今月12日まで開催されている気候サミット「COP26」では、英スコットランド・グラスゴーに120カ国の首脳が集まり、地球温暖化を食い止めるための方法を模索しています。
いま、世界各国や企業が「化石燃料を使わない経済」への移行に向けてアクセルを踏もうとしていますが、COP26はまさにその、地球にとって極めて重要な時期に開催されることになりました。
What will be discussed at COP26?
何が話し合われるの?
COP26は、正式には「国連気候変動枠組条約第26回締約国会議」。2100年までに地球温暖化を産業革命以前の水準から1.5℃以内に抑えるという目標を達成するために、各国のリーダー・代表団が集まり、さまざまな問題を議論する場として開催されています。
今年は、2015年にパリ協定に署名した195カ国のほとんどの国からの代表団が出席し、世界的な炭素市場のルールを議論し、気候変動対策のための資金調達を検討し、新たな排出目標を発表します。また、先進国が途上国の排出量削減を支援するための費用を負担するかどうかについても議論されることになります。
Who will attend COP26?
誰が参加するの?
COP26は、2015年のパリ協定以来、最大となる気候変動サミットです。1日に始まった首脳会合には約120人の国家元首が出席しています。中国の習近平国家主席、ロシアのプーチン大統領、ブラジルのジャイル・ボルソナロ大統領などは不参加で、COVID-19による制限を受け、複数の首脳はテレカンでの参加となっています。

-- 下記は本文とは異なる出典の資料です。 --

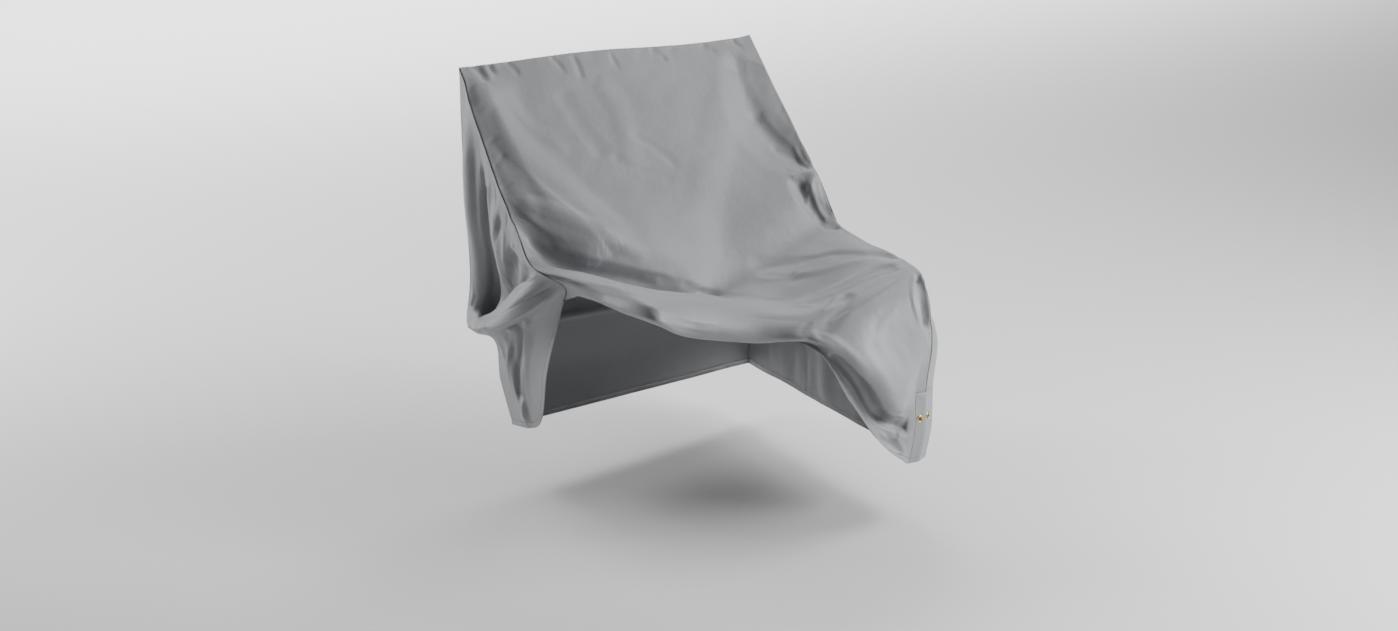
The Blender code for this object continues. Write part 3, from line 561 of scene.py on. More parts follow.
def respaced(grid: np.ndarray, side: Side, cells: int, profile: tuple[Point2, ...],
             added: int = 0) -> np.ndarray:
    """Return the grid with rows along a side at the distances of a seam's or hem's profile.

    Args:
        grid: the sheet's fine grid.
        side: the side to work on.
        cells: how many of the grid's cells the new rows take the place of.
        profile: pairs of distance and lift in millimetres.
        added: how many more rows there are afterwards.

    Returns:
        The grid with the new rows in place of the old ones.
    """
    turned = facing(grid, side)
    old = turned[:cells + 1]
    gone = travelled(old)
    wanted = np.array([distance * MM for distance, _ in profile])
    width = gone[-1]
    along = unit_rows(np.gradient(old[0], axis=0))
    slant = np.linalg.norm(np.cross(along, unit_rows(old[-1] - old[0])), axis=-1)
    share = np.minimum(1 / np.maximum(slant, LEAST_SLANT), width / (wanted[-1] + SEAM_MARGIN))
    rest = cells + added - len(profile) + 1
    new = np.concatenate((wanted[:, None] * share,
                          wanted[-1] * share + (width - wanted[-1] * share)
                          * (np.arange(1, rest + 1) / rest)[:, None]))
    made = np.empty((len(new), *old.shape[1:]))
    for line in range(old.shape[1]):
        for axis in range(3):
            made[:, line, axis] = np.interp(new[:, line], gone[:, line], old[:, line, axis])
    return facing_back(np.concatenate((made, turned[cells + 1:])), side)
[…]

What are the goals of the COP26?
ゴールは何?
今回のサミットの大きな目標は、化石燃料、特に石炭の廃止を加速させることにあります。しかし、エネルギー危機が続く中国などでは、石炭への依存度が高い状態が続いています。また、発展途上国が化石燃料を使わないですむ経済に移行するための資金を調達することも重要な目標です。また、各国は炭素価格の設定・取引に関する世界的なルールを確立しようとしています。
🏃♂️ 交渉から行動へ。1995年にベルリンで開催された第1回の「COP1」以降、ほとんどのCOPは交渉が中心でした。しかし、今回求められるのは、行動です。各国は枠組みにほぼ合意しており、あとは「産業革命前と比べて気温の上昇を2℃以下に抑える」という約束を果たすことが求められます。
🛒 炭素市場メカニズム。政府や民間企業が排出目標を達成するための炭素クレジット(温室効果ガスの削減・除去)の発行・取引に関するルール策定が議論されています。
💰 「損失と被害」への資金提供。パリ協定では、気候変動による影響に対して脆弱な国が直面する「損失と損害」(loss and damage)についての支払いの取り決めがされましたが、具体的にどのように資金を提供するかについてはコンセンサスが得られていないままです。これは、後発開発途上国にとって重要なポイントです。
📊 1,000億ドル。2009年の「COP15」では、先進国が2020年までに年間1,000億ドル(約11兆4,000億円)の資金を支援することが合意されていました。これは途上国における脱炭素化の取り組みに充てられる資金となるはずでしたが、目標額の達成は困難とする見方が有力です。COP26では、2025年までの気候変動対策資金の目標が新たに設定される可能性が高いです。
🌲 自然を利用した解決策。自然(森林、農業、生態系)を、炭素吸収や気候変動の影響から守るための気候変動対策としてどのように活用できるかについて、交渉が行われます。
Why does COP26 matter?
どうして重要なの?
異常気象は増加の一途をたどっています。早急に対策を講じなければ、気候変動は壊滅的な温暖化につながると予想されています。そのため、今世紀半ばまでに排出量をゼロにするという目標が急務となっています。
しかし、エネルギー需要を満たそうと化石燃料に依存していることが、その歩みを遅らせています。現時点においてパリ協定で定められた「1.5ºC」の目標に沿って脱炭素化に必要な措置を講じているのは、アフリカの小国ガンビアだけなのです。
米国のジョー・バイデン大統領は、国内政治のために気候変動問題の取り組みを縮小せざるを得ませんでした。いくつかの途上国は、地球が壊滅的な温暖化に直面しているのは先進国が工業化を進めた結果であり、自国に対していますぐにそのような行為をやめるよう求めることは不公平で、経済的な進歩を止めてしまうことだと主張しているのです。